Perhaps, Trump believes that Syria is destined to be a fail-state or he believes that Russia has the best solution for the region’s unification, if that is even possible at this point. Due to all of the international meddling in the Syrian conflict, the humanitarian crisis and the instability in the region only got worse and became what they are today — the largest refugee crisis of our time and a crisis that still develops every day. In light of recent developments, many Kurds also flee their native territory on the Turkey-Syria border into Iraq and it is likely many more will have to flee.
Trump’s decision to abandon the conflict in Syria not only abandons our allies, mainly Kurds, but strengthens Putin’s power in the Middle East. Remember, Putin is essentially, by western definition, a dictator in his own right. His grip on power in Syria will only serve to strengthen his hold beyond Russian borders. The annexation of Crimea, it seems, was perhaps only the beginning of Putin’s power grab.
It is understandable why President Trump wants to keep the U.S. out of endless, costly, and ineffective wars in the Middle East for the foreseeable future, as was U.S. policy for years. However, history will also tell that pulling out in such a drastic way leaves behind vacuums creates more problems than it solves.

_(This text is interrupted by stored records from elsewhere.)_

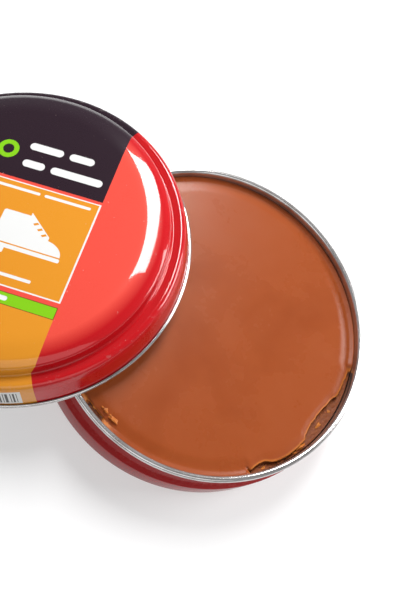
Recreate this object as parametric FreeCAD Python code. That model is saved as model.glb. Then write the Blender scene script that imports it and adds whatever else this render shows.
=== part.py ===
import FreeCAD, Part
import math
import os

# Shoe polish tin: a shallow drawn can full of set wax polish, and its printed lid, which leans on the can.
# Millimetres. +Z is up, the origin is the centre of the can's underside, on the surface that it stands on,
# and the lid lies towards -X. Profiles are drawn as (radius, height) and spun round an upright axis.

# Sheet and curled edges
plate = 0.25               # tinplate thickness
curl_sweep = 280.0         # how far an edge is rolled round, in degrees

# Can
rim_radius = 36.3          # outside of the curled rim
rim_height = 14.8          # height of the rim's widest circle
rim_roll = 0.675           # outer radius of the rolled edge
body_radius = 36.9
shoulder_foot = 7.8        # where the body ends and the shoulder starts
shoulder_top = 9.1
neck_foot_radius = 35.9
neck_bend = 13.4           # the neck leans in up to here, and then stands straight
foot_ring_inner = 34.4
panel_edge = 33.4
panel_recess = 0.8         # the bottom panel stands this far off the table

# Lid, in its own axis: height 0 is the widest circle of its rolled hem
hem_radius = 37.7
hem_roll = 0.475
skirt_bend_radius = 36.45  # the skirt leans in more above this height
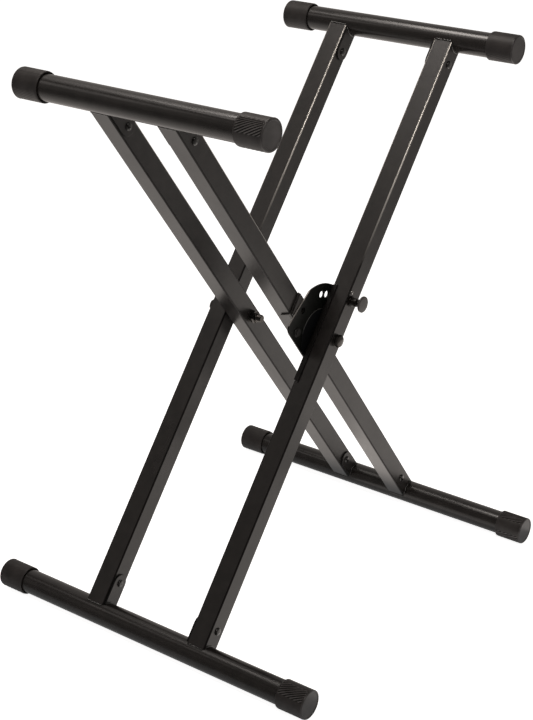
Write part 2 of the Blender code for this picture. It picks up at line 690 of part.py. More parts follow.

The U.S. need not be the world’s police — as it seemingly has been for over a hundred years —, or involve itself in every conflict, but the U.S. does need to keep her promises both at home and abroad.
In Syria, it seems as though the U.S. abandoned her promise to the Syrian people, both as allies in the fight against ISIS, Assad, and Russia, and for the civilians on the ground, forced to flee their homes, who are now refugees. The U.S. is now a largely unreliable international partner and Trump just lit a flare and let the entire world know. It is only the international faith in the U.S. that makes her so powerful, rarely does isolationism ever increase the power of a nation. The future does not belong to patriots, it belongs to globalists. Russia seems to want to fill the gaps the Trump leaves in his wake, but only time will tell if the U.S. will ever regain her standing on the world stage.